**Data extract**
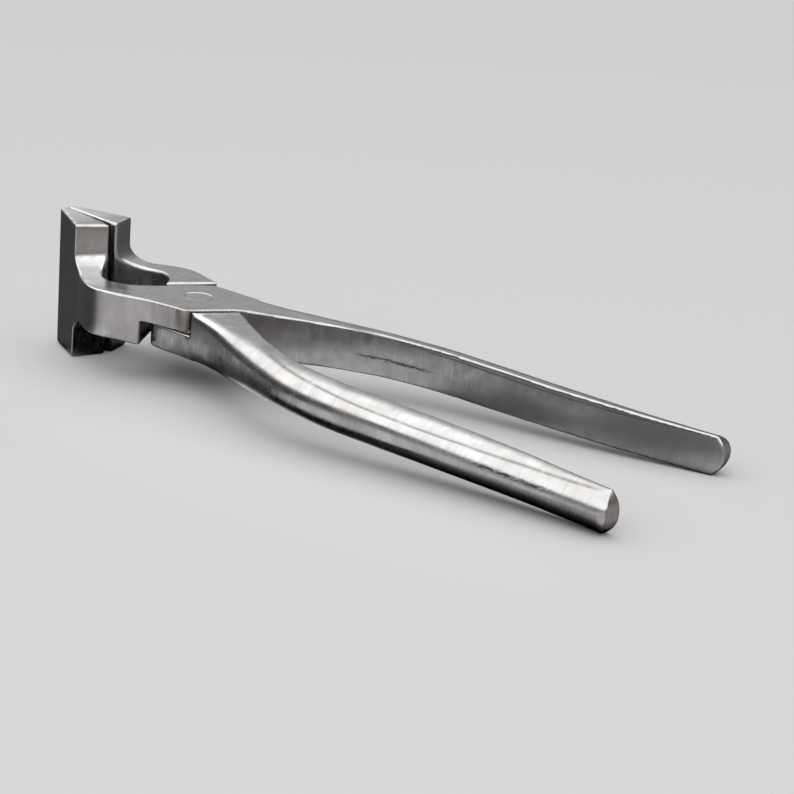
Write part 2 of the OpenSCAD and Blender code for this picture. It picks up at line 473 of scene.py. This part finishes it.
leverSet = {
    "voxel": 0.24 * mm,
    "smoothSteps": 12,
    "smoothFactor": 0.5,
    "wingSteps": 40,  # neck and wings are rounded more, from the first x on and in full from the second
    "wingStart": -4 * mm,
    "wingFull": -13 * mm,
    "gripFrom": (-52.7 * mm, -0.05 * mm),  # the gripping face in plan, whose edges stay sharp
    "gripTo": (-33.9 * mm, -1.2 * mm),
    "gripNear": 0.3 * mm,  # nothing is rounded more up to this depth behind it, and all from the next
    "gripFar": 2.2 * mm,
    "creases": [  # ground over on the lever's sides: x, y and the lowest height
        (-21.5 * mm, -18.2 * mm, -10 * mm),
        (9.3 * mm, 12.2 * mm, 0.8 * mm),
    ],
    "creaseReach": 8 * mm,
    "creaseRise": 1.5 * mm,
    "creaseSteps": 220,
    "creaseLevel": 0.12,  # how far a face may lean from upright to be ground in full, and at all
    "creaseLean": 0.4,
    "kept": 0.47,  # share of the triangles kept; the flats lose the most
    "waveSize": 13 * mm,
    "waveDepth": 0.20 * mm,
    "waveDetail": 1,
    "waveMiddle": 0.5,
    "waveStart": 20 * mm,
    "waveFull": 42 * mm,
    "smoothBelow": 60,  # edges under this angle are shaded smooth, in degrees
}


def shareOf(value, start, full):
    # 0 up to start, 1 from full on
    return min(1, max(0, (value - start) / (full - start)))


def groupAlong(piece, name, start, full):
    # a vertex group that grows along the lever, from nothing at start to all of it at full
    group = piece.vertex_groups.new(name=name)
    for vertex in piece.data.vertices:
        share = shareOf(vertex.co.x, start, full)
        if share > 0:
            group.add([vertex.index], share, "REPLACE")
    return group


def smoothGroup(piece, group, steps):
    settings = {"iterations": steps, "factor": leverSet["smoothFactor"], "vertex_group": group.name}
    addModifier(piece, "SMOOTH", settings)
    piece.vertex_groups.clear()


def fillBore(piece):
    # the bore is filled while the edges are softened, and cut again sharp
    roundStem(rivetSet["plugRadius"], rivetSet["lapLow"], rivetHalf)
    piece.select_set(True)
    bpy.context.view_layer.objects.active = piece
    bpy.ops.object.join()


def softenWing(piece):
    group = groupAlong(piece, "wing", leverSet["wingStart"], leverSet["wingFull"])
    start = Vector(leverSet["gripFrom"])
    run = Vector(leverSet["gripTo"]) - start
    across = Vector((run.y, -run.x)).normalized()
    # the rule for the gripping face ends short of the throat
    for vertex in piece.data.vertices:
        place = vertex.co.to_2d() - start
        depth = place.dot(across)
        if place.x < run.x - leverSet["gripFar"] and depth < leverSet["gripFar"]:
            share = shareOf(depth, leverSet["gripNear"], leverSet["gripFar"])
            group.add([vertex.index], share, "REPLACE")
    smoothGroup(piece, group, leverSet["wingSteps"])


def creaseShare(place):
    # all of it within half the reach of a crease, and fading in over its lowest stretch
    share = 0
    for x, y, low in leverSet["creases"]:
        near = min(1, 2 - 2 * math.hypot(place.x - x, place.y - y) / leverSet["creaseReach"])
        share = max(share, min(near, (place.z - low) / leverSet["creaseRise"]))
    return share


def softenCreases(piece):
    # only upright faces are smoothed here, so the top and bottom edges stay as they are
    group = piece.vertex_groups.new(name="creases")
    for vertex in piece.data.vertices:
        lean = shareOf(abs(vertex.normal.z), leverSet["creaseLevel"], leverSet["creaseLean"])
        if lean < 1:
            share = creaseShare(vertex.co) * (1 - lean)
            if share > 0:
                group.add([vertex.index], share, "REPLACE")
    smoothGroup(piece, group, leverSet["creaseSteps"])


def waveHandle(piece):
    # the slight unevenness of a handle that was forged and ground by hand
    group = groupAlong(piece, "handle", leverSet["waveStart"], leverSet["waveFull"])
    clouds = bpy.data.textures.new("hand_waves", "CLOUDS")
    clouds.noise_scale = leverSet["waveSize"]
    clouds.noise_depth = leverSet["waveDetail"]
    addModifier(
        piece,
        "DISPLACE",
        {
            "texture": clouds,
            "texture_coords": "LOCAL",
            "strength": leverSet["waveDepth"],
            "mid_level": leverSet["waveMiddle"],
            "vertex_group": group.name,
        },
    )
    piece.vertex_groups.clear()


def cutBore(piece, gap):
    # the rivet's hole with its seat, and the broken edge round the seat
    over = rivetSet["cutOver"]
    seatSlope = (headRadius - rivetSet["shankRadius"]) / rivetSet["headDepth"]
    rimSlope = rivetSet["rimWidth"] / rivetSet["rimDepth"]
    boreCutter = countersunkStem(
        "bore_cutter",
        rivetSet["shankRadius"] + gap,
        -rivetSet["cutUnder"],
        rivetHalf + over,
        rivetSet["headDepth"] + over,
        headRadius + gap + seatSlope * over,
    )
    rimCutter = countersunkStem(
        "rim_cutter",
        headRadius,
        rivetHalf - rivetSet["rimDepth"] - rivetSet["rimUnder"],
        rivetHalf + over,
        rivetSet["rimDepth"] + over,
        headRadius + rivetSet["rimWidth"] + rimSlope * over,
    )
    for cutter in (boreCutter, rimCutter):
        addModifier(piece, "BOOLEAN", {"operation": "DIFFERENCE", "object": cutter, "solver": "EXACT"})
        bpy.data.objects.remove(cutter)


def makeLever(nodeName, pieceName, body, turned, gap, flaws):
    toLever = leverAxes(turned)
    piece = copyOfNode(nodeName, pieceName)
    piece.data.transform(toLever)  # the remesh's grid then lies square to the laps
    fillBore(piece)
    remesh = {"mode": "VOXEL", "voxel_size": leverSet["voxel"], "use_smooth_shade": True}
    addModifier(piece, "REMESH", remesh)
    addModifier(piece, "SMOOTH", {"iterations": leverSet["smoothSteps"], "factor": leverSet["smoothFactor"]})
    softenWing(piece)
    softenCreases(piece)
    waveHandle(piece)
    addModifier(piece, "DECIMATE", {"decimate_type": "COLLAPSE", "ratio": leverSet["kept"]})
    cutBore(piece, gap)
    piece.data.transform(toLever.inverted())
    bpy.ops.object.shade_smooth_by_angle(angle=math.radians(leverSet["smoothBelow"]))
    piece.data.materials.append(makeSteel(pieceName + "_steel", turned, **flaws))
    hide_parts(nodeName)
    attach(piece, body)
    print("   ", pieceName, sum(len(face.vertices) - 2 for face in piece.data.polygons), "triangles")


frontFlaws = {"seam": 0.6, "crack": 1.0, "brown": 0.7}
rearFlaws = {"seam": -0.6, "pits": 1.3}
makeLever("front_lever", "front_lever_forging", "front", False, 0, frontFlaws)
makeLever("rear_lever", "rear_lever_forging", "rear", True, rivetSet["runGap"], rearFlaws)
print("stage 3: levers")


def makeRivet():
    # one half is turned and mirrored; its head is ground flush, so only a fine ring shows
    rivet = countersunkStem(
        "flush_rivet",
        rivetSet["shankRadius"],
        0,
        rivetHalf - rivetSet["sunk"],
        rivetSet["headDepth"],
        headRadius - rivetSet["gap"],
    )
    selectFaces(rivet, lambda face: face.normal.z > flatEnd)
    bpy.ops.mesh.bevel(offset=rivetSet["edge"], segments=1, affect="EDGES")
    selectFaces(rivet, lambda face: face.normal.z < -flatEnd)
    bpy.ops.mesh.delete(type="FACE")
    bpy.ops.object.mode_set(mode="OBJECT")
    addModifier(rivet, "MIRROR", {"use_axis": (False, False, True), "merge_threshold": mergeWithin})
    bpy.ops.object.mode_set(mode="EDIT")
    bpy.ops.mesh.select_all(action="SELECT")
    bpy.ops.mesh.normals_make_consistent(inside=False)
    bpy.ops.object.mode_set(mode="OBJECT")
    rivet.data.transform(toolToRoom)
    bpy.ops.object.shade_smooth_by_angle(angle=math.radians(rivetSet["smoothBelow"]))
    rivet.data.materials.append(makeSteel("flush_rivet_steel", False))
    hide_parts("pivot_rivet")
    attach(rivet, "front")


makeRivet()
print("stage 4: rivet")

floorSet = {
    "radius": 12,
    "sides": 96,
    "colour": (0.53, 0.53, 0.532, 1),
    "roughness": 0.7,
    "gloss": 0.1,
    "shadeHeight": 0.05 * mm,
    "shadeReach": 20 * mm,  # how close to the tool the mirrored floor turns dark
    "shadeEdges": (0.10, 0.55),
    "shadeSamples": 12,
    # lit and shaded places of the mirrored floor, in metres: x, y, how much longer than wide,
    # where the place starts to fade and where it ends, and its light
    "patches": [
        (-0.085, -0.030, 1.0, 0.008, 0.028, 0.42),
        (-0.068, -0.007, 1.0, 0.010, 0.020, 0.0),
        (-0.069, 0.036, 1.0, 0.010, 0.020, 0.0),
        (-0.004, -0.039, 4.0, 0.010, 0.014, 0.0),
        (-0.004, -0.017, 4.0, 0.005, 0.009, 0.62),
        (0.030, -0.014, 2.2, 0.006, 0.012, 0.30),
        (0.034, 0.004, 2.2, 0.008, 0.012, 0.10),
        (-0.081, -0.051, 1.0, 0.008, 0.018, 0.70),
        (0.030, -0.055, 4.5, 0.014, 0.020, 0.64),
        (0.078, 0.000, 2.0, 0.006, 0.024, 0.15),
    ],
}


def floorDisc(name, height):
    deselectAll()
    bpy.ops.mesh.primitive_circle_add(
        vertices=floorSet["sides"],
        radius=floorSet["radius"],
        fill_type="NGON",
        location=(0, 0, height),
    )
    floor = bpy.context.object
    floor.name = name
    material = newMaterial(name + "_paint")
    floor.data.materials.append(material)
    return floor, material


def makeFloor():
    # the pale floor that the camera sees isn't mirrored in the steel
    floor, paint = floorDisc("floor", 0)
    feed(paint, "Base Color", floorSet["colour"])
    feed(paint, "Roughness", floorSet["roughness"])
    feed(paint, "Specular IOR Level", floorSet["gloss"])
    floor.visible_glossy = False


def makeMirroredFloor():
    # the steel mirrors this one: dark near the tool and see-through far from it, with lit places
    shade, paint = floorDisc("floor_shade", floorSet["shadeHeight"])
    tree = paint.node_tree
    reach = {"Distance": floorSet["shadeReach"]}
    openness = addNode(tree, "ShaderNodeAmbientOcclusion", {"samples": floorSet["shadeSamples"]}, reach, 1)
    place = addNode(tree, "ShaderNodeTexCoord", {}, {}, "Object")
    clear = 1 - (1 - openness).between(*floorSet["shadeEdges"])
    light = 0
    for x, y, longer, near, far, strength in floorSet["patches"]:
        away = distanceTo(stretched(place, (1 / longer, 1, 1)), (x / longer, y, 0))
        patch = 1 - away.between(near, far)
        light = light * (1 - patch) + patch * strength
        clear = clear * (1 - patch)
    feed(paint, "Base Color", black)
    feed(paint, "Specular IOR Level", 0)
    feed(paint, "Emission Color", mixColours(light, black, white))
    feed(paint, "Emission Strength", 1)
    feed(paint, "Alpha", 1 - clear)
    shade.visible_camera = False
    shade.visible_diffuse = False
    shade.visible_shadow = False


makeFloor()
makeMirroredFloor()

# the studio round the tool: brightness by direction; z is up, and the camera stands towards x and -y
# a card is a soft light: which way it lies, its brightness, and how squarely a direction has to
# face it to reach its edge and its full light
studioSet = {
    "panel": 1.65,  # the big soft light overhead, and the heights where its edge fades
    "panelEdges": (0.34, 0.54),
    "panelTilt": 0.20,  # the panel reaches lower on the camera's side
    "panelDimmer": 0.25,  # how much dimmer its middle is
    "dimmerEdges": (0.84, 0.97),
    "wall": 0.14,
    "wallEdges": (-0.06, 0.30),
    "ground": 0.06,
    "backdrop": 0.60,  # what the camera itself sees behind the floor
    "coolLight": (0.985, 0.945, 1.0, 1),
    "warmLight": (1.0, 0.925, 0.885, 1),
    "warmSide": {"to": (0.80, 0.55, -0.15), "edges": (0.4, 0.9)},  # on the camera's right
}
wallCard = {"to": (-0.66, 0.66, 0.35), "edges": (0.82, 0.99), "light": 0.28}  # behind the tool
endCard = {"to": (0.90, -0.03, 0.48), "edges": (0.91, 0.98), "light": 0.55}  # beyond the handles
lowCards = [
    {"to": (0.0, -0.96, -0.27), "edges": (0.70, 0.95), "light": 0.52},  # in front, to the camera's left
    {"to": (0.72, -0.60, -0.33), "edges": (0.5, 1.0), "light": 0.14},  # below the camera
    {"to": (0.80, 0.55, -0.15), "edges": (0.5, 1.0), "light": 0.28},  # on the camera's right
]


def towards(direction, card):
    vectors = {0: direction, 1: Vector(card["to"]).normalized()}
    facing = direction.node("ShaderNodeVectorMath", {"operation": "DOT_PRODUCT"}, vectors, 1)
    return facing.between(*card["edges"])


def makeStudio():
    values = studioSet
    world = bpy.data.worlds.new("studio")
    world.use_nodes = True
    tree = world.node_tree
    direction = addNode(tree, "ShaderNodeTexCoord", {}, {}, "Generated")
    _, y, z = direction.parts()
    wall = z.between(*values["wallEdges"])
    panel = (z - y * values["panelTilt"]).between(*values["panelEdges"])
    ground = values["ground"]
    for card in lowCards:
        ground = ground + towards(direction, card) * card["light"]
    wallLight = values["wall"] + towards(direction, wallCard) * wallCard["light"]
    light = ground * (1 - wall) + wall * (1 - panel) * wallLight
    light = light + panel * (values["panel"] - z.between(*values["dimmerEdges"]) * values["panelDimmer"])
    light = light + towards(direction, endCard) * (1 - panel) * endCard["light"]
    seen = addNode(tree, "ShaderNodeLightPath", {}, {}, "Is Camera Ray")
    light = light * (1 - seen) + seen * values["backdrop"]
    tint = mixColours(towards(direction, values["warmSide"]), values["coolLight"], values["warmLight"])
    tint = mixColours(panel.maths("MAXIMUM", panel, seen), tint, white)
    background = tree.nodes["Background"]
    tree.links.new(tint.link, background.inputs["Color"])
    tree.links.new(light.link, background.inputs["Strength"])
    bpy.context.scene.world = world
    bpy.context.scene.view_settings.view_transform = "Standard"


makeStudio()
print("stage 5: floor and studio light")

**Exercise description**
Your task is to collect every line above that contains the word "this".

**Output of the task**
Write part 2 of the OpenSCAD and Blender code for this picture. It picks up at line 473 of scene.py. This part finishes it.
    "gripNear": 0.3 * mm,  # nothing is rounded more up to this depth behind it, and all from the next
    "smoothBelow": 60,  # edges under this angle are shaded smooth, in degrees
    # the steel mirrors this one: dark near the tool and see-through far from it, with lit places